After Byron's death, he followed the French philhellene, Colonel Charles Nicolas Fabvier, who was tasked with creating a regular army. From then on, Mangel's activity is known by the Greek fighter and writer Christos Vyzantios. According to Vyzantios, Mangel was a German from the Kingdom of Württemberg, who had served before as a lieutenant in the French Army. As part of the first regular regiment, Fabvier organized a military band, called the Musical Troupe (Μουσικός Θίασος), and entrusted its direction to Mangel. Under the command of Fabvier, Mangel and his band took part in the Athens campaign of 1825, and in expeditions the islands of Euboea and Chios.

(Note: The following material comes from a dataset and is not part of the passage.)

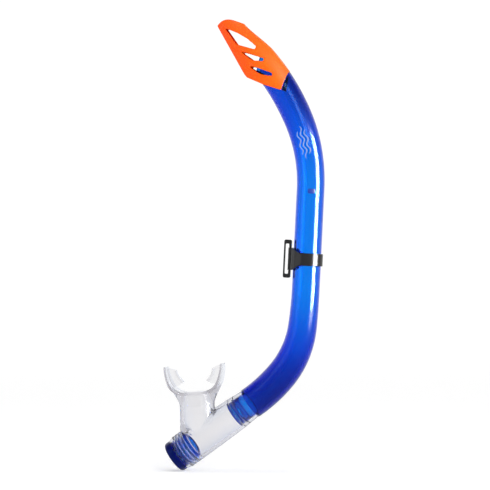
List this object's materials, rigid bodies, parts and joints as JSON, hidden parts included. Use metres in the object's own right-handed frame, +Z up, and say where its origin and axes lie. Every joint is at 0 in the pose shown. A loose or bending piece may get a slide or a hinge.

In 1828, with the arrival of the first Governor of Greece, John Kapodistrias, Mangel and his orchestra settled in Nafplion, the then capital of Greece. After the liberation of Greece and with the establishment of a monarchy under the Bavarian prince Otto, the orchestra initially remained in Nafplion, but then, on the arrival of Bavarian military bands, was transferred to nearby Argos. In 1834 Mangel converted to Greek Orthodoxy, choosing the name "Michael", married a local woman, and left the army.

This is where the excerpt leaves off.